== Request ==
Return only the lines running from the line with "for build, finish" down to the line with "from __future__ import annotations", both included, exactly as they appear.

== Given data ==
↓

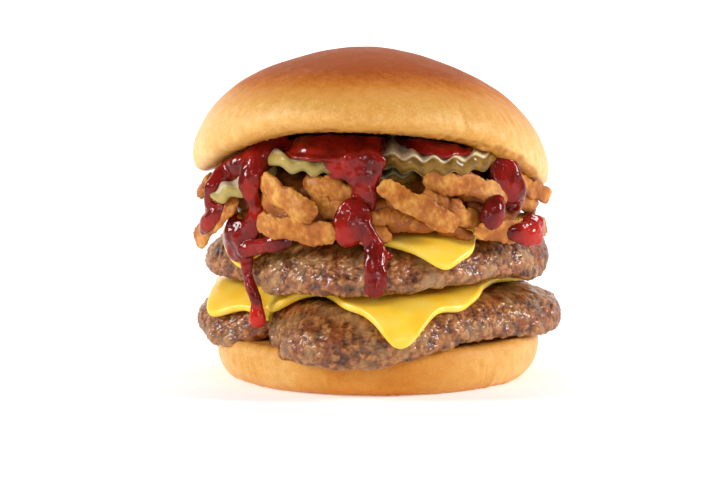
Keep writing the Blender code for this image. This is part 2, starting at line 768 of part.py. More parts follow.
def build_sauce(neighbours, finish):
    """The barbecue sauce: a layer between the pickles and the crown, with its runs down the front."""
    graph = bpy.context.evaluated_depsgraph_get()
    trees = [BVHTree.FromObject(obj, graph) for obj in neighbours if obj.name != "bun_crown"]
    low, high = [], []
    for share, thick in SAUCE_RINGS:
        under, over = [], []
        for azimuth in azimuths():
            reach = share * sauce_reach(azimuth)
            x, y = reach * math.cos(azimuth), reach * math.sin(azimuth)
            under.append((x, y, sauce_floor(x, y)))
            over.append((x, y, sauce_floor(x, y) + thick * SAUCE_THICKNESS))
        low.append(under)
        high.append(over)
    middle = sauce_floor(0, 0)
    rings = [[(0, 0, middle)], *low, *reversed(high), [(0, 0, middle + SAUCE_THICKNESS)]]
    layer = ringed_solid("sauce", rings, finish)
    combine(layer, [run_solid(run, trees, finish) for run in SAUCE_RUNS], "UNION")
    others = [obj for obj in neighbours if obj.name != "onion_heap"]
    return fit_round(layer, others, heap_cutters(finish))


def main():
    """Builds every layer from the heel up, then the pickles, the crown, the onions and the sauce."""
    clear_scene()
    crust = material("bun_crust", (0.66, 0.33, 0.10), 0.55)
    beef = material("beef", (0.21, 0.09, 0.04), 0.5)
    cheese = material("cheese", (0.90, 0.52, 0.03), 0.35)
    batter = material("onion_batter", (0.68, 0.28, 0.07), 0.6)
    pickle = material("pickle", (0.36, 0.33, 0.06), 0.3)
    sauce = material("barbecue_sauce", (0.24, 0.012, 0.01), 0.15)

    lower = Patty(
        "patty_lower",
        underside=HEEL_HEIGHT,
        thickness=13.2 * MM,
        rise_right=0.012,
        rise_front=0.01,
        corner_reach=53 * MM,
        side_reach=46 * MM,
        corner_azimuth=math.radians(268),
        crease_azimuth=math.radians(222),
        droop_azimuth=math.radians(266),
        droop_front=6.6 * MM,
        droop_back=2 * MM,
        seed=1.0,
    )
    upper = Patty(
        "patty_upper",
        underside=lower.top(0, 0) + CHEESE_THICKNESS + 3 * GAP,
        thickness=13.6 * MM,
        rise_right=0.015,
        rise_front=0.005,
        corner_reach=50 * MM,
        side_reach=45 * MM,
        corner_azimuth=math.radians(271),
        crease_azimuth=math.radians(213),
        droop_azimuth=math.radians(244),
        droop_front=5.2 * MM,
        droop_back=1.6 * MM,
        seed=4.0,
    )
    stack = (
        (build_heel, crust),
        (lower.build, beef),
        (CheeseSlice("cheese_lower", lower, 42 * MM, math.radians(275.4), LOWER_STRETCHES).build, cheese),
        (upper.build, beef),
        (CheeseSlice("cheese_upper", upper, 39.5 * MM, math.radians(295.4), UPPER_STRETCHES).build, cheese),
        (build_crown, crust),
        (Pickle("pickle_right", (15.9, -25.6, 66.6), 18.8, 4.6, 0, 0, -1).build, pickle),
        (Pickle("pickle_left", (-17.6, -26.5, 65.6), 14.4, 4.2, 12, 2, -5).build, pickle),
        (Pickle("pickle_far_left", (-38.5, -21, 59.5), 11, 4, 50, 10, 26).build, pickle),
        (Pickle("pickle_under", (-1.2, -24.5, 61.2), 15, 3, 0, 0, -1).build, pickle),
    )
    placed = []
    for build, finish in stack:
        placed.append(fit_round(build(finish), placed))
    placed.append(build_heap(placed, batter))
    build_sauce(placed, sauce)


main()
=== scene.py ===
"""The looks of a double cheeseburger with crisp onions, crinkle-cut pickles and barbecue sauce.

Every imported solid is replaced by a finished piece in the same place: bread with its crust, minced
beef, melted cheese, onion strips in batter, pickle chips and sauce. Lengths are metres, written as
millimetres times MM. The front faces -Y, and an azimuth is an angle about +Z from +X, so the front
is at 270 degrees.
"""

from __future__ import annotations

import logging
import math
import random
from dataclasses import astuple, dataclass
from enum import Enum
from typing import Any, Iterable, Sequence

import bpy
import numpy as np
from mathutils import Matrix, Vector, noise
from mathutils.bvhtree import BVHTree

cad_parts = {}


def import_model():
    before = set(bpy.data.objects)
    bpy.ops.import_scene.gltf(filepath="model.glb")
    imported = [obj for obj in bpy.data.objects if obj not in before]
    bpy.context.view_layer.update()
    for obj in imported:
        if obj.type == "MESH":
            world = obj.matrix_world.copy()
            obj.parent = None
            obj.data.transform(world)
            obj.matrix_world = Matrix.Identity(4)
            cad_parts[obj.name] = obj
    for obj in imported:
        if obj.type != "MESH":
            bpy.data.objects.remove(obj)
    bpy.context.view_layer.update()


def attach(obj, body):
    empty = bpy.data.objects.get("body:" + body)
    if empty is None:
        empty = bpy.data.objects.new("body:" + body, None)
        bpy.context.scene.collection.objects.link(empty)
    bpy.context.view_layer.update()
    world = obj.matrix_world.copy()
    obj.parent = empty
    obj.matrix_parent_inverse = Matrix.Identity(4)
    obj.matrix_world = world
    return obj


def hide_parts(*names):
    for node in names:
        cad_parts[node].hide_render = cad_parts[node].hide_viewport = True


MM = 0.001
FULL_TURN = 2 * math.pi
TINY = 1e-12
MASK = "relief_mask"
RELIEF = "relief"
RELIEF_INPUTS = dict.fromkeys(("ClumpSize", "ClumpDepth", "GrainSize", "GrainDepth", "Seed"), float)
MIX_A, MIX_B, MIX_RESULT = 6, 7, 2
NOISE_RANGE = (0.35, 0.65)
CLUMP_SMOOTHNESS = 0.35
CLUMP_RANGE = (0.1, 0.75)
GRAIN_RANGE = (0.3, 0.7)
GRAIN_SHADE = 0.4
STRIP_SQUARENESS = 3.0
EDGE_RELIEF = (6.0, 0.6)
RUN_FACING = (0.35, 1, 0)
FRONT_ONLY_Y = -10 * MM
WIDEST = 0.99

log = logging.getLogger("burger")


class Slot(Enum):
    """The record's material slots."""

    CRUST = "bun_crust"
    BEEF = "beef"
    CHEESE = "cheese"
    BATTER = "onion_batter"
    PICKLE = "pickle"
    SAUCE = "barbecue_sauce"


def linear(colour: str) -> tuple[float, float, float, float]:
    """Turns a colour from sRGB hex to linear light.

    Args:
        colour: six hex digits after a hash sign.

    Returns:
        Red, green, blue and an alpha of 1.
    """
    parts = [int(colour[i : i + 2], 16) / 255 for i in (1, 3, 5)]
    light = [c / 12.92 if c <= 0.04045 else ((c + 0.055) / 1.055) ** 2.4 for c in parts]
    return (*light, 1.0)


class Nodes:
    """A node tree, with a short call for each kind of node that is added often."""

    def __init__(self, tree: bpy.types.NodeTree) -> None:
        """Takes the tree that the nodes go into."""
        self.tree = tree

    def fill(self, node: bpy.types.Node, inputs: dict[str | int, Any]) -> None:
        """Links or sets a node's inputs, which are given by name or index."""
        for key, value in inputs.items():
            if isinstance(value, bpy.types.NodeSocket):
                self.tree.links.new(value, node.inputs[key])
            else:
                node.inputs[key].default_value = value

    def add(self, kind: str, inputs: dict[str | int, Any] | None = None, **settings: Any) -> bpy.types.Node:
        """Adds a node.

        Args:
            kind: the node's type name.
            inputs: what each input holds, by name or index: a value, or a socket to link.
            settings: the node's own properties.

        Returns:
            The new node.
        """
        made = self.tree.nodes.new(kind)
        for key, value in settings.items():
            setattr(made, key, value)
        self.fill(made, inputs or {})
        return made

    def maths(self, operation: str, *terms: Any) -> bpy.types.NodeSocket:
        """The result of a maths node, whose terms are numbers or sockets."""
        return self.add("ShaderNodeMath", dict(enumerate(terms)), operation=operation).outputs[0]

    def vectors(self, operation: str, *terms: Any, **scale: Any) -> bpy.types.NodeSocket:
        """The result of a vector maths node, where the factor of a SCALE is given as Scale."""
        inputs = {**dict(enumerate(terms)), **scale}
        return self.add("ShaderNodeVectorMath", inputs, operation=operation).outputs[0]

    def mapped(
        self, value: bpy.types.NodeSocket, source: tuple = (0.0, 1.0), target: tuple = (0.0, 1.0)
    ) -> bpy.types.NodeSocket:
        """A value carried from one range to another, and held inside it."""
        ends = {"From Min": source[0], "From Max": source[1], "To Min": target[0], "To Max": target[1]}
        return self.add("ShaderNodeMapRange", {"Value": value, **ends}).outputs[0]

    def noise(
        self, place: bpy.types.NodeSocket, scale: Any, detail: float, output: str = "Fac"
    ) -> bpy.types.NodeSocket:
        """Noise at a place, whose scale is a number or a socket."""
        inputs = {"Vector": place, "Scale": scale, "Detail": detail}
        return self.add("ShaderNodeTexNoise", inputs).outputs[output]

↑

== Full response ==
    for build, finish in stack:
        placed.append(fit_round(build(finish), placed))
    placed.append(build_heap(placed, batter))
    build_sauce(placed, sauce)


main()
=== scene.py ===
"""The looks of a double cheeseburger with crisp onions, crinkle-cut pickles and barbecue sauce.

Every imported solid is replaced by a finished piece in the same place: bread with its crust, minced
beef, melted cheese, onion strips in batter, pickle chips and sauce. Lengths are metres, written as
millimetres times MM. The front faces -Y, and an azimuth is an angle about +Z from +X, so the front
is at 270 degrees.
"""

from __future__ import annotations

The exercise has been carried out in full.